The buses, all brand new and in good condition, normally drive at an average speed of 50 km per hour for safety considerations. The Second Ring Road in the city center allows a maximum speed of 80 km per hour.

"A group of British journalists told me the other night our services were 'very impressive' and better than other Olympic cities they had been to," said Shang.

In response to an influx of journalists traveling between the media village and the MPC/IBC in the morning and afternoon, transport coordinators have adjusted the schedules by cutting the intervals from 60 to 30 minutes in the peak hours from 6 a.m. to 10 a.m., and from 6 p.m. to 10 p.m.

"The schedule is subject to further changes as of Aug. 1, when more journalists are expected to commute between the media village and the MPC/IBC," said Ren Xue, a BOCOG clerk in charge of transport coordination at the MPC.

Language assistance

Beijing has followed the Olympic norms to provide free media buses, and equipped the fleet with nearly 2,000 language assistants -- volunteers from 12 Beijing-based universities who are able to speak at least one foreign language: English.

The students, aged between 18 and 21, work as guides, interpreters as well as assistants to drivers and traffic police officers.

About 1,700 of them commute on the buses, doing interpretation for the drivers and fleet coordinators and answering journalists' questions. The rest help traffic police officers on the road -- pointing ways to bus drivers and pedestrians near the MPC/IBC.

Wei Donghui from south China's Guangxi Zhuang Autonomous Region felt her job was "very important".

"Most people are new in this area, as you know," she said of the media buses' parking lot across the street from the IBC. "My job is to tell journalists where to catch their buses and show the bus drivers which lanes to take and where to park."

The engineering major from Beijing-based Communication University of China is new herself in this area -- she's in Beijing for a year but never visited the Olympic area before she became a volunteer.

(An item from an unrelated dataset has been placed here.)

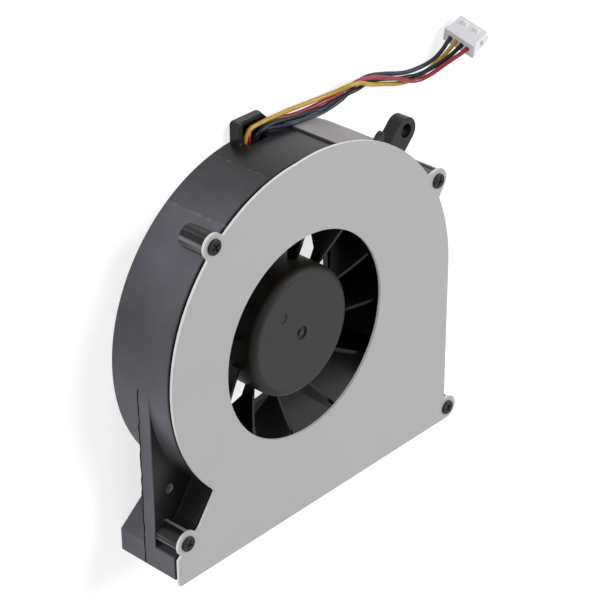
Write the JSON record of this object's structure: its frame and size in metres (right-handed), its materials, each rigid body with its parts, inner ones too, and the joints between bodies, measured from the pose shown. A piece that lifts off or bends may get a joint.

When no one at sight needs help, she would peruse a map in her hand trying to remember all the places.

"I'll be here until the end of August... no chance to go home this year," she said. "But it's worthwhile to do something for the Games -- and my parents said they were proud of me, too."

Making way for the Games

To avoid congestions over the Games, Beijing has sealed off a long fleet of government vehicles and halved the number of private cars on its roads by banning cars with odd-even numbers on alternate days.

Meanwhile, special lanes painted with the Olympic logo have been earmarked on key roads. The 285.7-km lanes will be reserved for Games vehicles until Sept. 20 and drivers of non-authorized vehicles will face a fine if they drive onto these lanes.

"Sometimes I really get impatient when I have to wait in long queues, unable to use the Olympic lane even if it's empty," said Chen Jianfei, a dentist in Beijing. "But generally speaking, the waiting time is shorter than before, as about half of the private cars have been taken off the roads."

Chen, who has a vehicle plate ending with an odd number, hitchhikes to work with a colleague on even number days. "We'd be happy to continue like this if the ban on odd-even numbers becomes permanent."

Li Jing, who lives close to the Olympic Village, complained her 15-minute drive to work at the Beijing Science and Technology University had been prolonged to an hour. "I have to make a detour on the outer ring -- the fourth or fifth ring. When I don't drive, I have to wait for at least 20 minutes to get on a bus."

Beijing transport authorities said the city had brought an additional 2,000 buses to the fleet, hoping to increase frequency and shorten the waiting time.

But too many buses pulling in at roadside stops sometimes occupy two lanes and cause new bottlenecks during peak hours.

Transport authorities said that on roads where special lanes for Olympic vehicles and for public transport co-exist, the lanes for buses are open to all vehicles.

"Driving onto the bus lane? No way. I have to wait a good 10 minutes for the buses lining in front of me to drive onto their lane and pull in at their stops," said Yu Min, a software engineer.

A Beijing traffic official thanked the citizens for being understanding and supportive on Tuesday. Reports of traffic jams and accidents have been cut by 78.8 percent and 47.1 percent respectively since the July 20 start of traffic control, said vice director of Beijing Traffic Management Bureau Wang Li.

Wang said she was confident that traffic would be good during the Games.